Elegant, more efficient IT environments can be one big plus of channel reengineering, then. Customer delight is another. Why else look at the channel integration topic now?

Refinements in internet banking have made it more likely that customers will engage in complex transactions (those started in one vector and picked up elsewhere for completion).

"In the last 18 months, the ability to abandon an online application and pick it up again has become more mainstream," says Forrester's Temkin. "Bankers recognize that not all interactions with the bank are either single session or linear," he adds.

Moreover, says Gartner's Stessa Cohen, emerging channels themselves offer the opportunity to create some small and precise form of alert that can help a customer navigate money management, and make a bank stand out.

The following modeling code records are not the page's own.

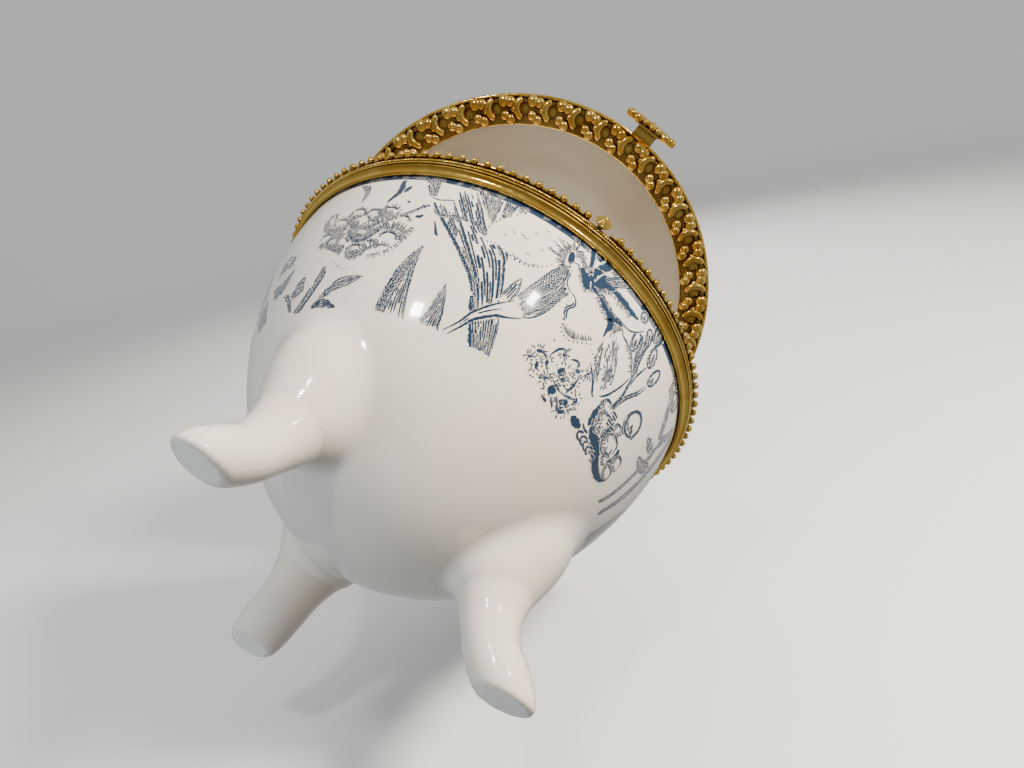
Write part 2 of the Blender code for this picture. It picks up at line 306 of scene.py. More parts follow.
def tube(path, radii, sides=10):
    """Closed tube along a path, capped flat at both ends."""
    path = np.asarray(path, dtype=float)
    tangents = np.gradient(path, axis=0)
    tangents /= np.linalg.norm(tangents, axis=1)[:, None]
    side = np.cross(tangents, (0.02, 0.01, 1.0))
    side /= np.linalg.norm(side, axis=1)[:, None]
    up = np.cross(side, tangents)
    angles = np.arange(sides) * math.tau / sides
    ring = np.cos(angles)[None, :, None] * side[:, None] + np.sin(angles)[None, :, None] * up[:, None]
    points = (path[:, None] + ring * np.asarray(radii)[:, None, None]).reshape(-1, 3)
    faces = grid_faces(len(path), sides, close_columns=True)
    faces.append(tuple(range(sides))[::-1])
    faces.append(tuple((len(path) - 1) * sides + j for j in range(sides)))
    return points, faces


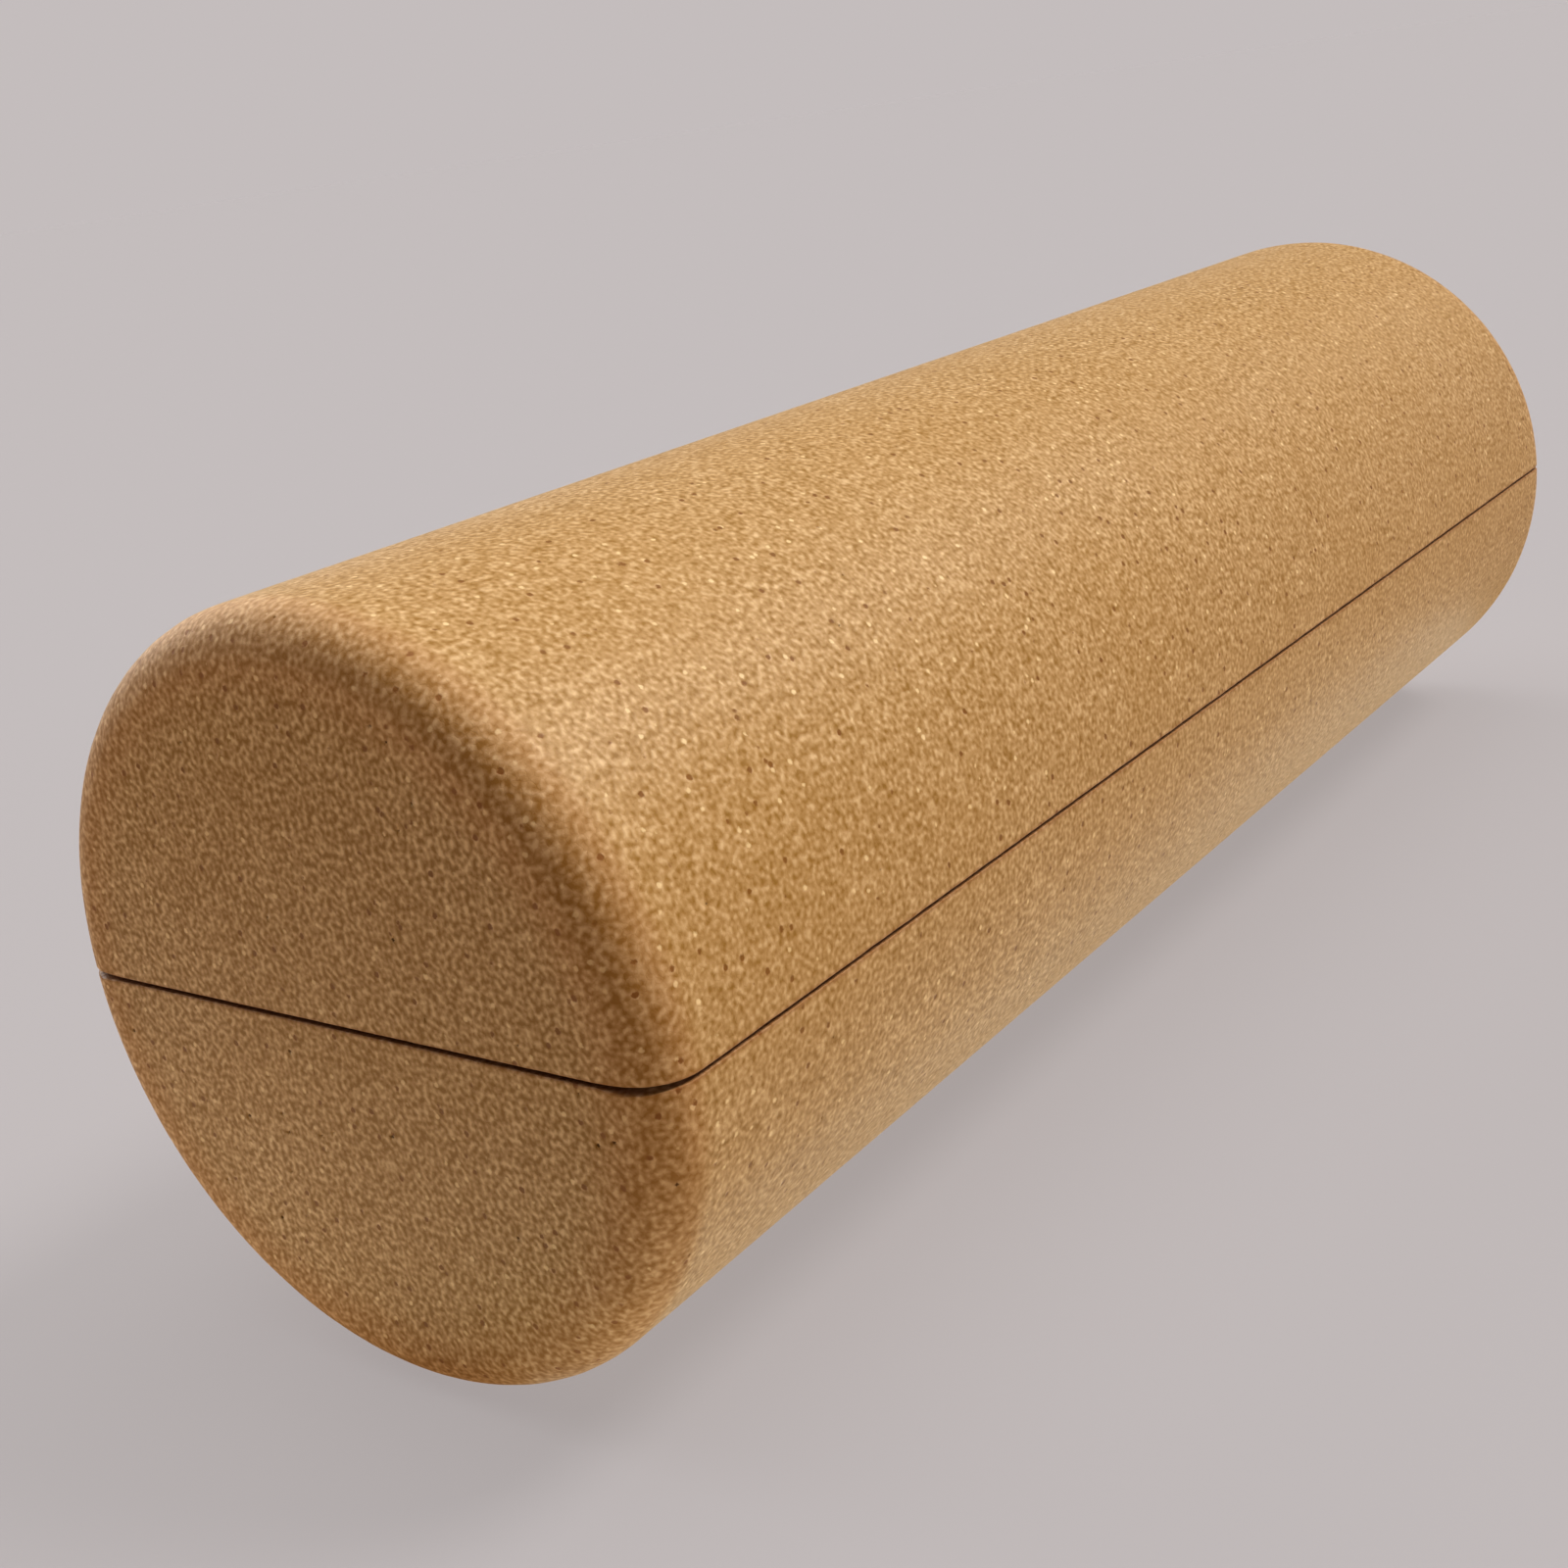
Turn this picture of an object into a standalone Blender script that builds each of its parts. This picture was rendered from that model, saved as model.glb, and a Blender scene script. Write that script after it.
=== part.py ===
"""Cork balance board: a turned cork roller, sawn lengthwise into two half-round boards.

The boards lie sawn face to sawn face and make up the full roller again. Lifted
apart, each one is a board to balance on, flat side up or flat side down.

Metres, +Z up. X runs along the roller. The origin is under the middle of the
roller, on the floor.
"""

import math

import bmesh
import bpy
from mathutils import Matrix, Vector

# Driving dimensions
ROLLER_LENGTH = 0.450
ROLLER_DIAMETER = 0.150
RIM_ROUND = 0.010  # radius between each end face and the round side
SAWN_EDGE_EASE = 0.0006  # width that sanding takes off the edges of a sawn face
SEAT_GAP = 0.0003  # between the two sawn faces, where one board rests on the other

# How finely the round stretches are divided
STRIPS_PER_BOARD = 47  # an odd number puts one level strip at the very bottom
RIM_STEPS = 6
EASE_STEPS = 2

# Angles and tolerances that tell one kind of edge from another
SHARP_ANGLE = math.radians(60)
END_FACE_SLOPE = 0.99  # an end face's normal lies along X at least this closely
SAW_TOLERANCE = 1e-6  # a corner this near the saw's plane counts as on it

# Bare cork, sanded and not lacquered
CORK_COLOUR = (0.45, 0.26, 0.12, 1.0)
CORK_ROUGHNESS = 0.75
CORK_METALLIC = 0.0

BOARD_THICKNESS = ROLLER_DIAMETER / 2


def remove_all_objects():
    for obj in list(bpy.data.objects):
        bpy.data.objects.remove(obj, do_unlink=True)


def cork_material(name):
    material = bpy.data.materials.new(name)
    material.use_nodes = True
    shader = material.node_tree.nodes["Principled BSDF"]
    shader.inputs["Base Color"].default_value = CORK_COLOUR
    shader.inputs["Roughness"].default_value = CORK_ROUGHNESS
    shader.inputs["Metallic"].default_value = CORK_METALLIC
    return material


def turn_roller(solid):
    """A full roller along X, its middle at the origin. Its flat strips touch the true round."""
    strips = 2 * STRIPS_PER_BOARD
    corner_radius = ROLLER_DIAMETER / 2 / math.cos(math.pi / strips)
    bmesh.ops.create_cone(
        solid,
        cap_ends=True,
        segments=strips,
        radius1=corner_radius,
        radius2=corner_radius,
        depth=ROLLER_LENGTH,
        matrix=Matrix.Rotation(math.pi / 2, 4, "Y"),
    )


def is_end_face(face):
    return abs(face.normal.x) > END_FACE_SLOPE


def round_rims(solid):
    """Rounds the edge between each end face and the round side."""
    bmesh.ops.recalc_face_normals(solid, faces=solid.faces)
    rims = [edge for edge in solid.edges if any(is_end_face(face) for face in edge.link_faces)]
    bmesh.ops.bevel(
        solid,
        geom=rims,
        affect="EDGES",
        offset=RIM_ROUND,
        offset_type="OFFSET",
        segments=RIM_STEPS,
        profile=0.5,
        clamp_overlap=True,
    )


def saw_lengthwise(solid):
    """Keeps the half below the roller's axis, and closes the cut with the sawn face."""
    sawn = bmesh.ops.bisect_plane(
        solid,
        geom=[*solid.verts, *solid.edges, *solid.faces],
        dist=SAW_TOLERANCE,
        plane_co=Vector((0, 0, 0)),
        plane_no=Vector((0, 0, 1)),
        clear_outer=True,
    )
    outline = [piece for piece in sawn["geom_cut"] if isinstance(piece, bmesh.types.BMEdge)]
    bmesh.ops.contextual_create(solid, geom=outline)


def board_mesh(name):
    """A half-round board, its sawn face up and centred on the origin."""
    solid = bmesh.new()
    turn_roller(solid)
    round_rims(solid)
    saw_lengthwise(solid)
    bmesh.ops.recalc_face_normals(solid, faces=solid.faces)
    mesh = bpy.data.meshes.new(name)
    solid.to_mesh(mesh)
    solid.free()
    mesh.shade_smooth()
    return mesh


def ease_sawn_edges(board):
    """Sands the sharp edges all round the sawn face, and keeps the flat faces flat in the light."""
    ease = board.modifiers.new("sawn_edge_ease", "BEVEL")
    ease.limit_method = "ANGLE"
    ease.angle_limit = SHARP_ANGLE
    ease.width = SAWN_EDGE_EASE
    ease.segments = EASE_STEPS
    board.modifiers.new("flat_faces_stay_flat", "WEIGHTED_NORMAL")


def add_board(name, collection, sawn_face_height, turn):
    """One board. Its origin is the middle of its sawn face, where it is lifted off."""
    mesh = board_mesh(name)
    mesh.materials.append(cork_material(name + "_cork"))
    board = bpy.data.objects.new(name, mesh)
    board.location.z = sawn_face_height
    board.rotation_euler.x = turn
    collection.objects.link(board)
    ease_sawn_edges(board)


def main():
    remove_all_objects()
    collection = bpy.data.collections.new("cork_balance_board")
    bpy.context.scene.collection.children.link(collection)
    seat = BOARD_THICKNESS
    add_board("lower_half", collection, sawn_face_height=seat, turn=0.0)
    add_board("upper_half", collection, sawn_face_height=seat + SEAT_GAP, turn=math.pi)


main()
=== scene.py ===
"""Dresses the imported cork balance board: two half-round boards sawn from one turned roller.

Each board gets a fine skin with rounded rims, sanded edges along the saw cut and small pits
where granules have fallen out, in granulated cork. A pale floor, soft light and the camera
make up the stage.
"""

import math
import random
from itertools import pairwise

import bmesh
import bpy
from bpy.props import FloatProperty, FloatVectorProperty, IntProperty, PointerProperty
from mathutils import Matrix, Vector, noise
from mathutils.geometry import delaunay_2d_cdt


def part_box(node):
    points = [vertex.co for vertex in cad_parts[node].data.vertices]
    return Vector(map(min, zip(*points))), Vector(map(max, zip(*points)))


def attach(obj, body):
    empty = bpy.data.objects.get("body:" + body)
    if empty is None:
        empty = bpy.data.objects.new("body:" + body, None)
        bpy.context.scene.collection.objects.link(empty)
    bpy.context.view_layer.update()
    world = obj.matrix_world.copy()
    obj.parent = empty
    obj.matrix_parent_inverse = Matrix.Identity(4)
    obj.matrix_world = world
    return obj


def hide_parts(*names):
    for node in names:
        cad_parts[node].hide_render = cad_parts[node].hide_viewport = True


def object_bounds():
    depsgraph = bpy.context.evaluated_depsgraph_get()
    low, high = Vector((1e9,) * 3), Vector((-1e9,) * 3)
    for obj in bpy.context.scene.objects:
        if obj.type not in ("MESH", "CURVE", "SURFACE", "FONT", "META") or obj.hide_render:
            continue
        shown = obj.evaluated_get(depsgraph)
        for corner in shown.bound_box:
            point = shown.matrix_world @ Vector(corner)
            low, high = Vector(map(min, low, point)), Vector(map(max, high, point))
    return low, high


bl_info = {
    "name": "Cork balance board",
    "version": (1, 0, 0),
    "blender": (4, 5, 0),
    "location": "3D View > Sidebar > Cork board",
    "description": "Makes two sawn cork boards and the stage that they lie on",
    "category": "Object",
}

MILLIMETRE = 0.001

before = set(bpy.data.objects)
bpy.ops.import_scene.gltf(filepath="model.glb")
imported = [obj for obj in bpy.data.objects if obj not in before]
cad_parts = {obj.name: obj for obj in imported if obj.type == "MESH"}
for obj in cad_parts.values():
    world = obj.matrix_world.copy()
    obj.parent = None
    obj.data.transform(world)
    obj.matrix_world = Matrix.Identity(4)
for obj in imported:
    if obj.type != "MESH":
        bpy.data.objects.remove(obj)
CAD_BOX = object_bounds()

# The boards' own sizes and the heights of their sawn faces, read off the solids
LOWER_LOW, LOWER_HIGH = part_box("lower_half")
LENGTH = LOWER_HIGH.x - LOWER_LOW.x
THICKNESS = LOWER_HIGH.z - LOWER_LOW.z
LOWER_SAWN = LOWER_HIGH.z
UPPER_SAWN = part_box("upper_half")[0].z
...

Everybody wants accurate information and customers respond better to segmented offers and experiences engineered with segment knowledge, Cohen says. While you could argue that many process improvements can be done on a given channel in isolation, many transactions will--and should--touch on all channels.

One bank's Tech Tips

* SOA--a services approach to integration helped Synovus reuse workflow and business-rule approaches worked out for the branch and internet.

* XML-based messaging helped to simplify linkages between systems of record and other front-end "feeder" applications.

* A policy approach was adopted by Synovus to guide application development and new vendor adoptions. Net result? No shorts and few exceptions were allowed.

* Strict rules regarding when and how data were duplicated or manipulated kept all records clean.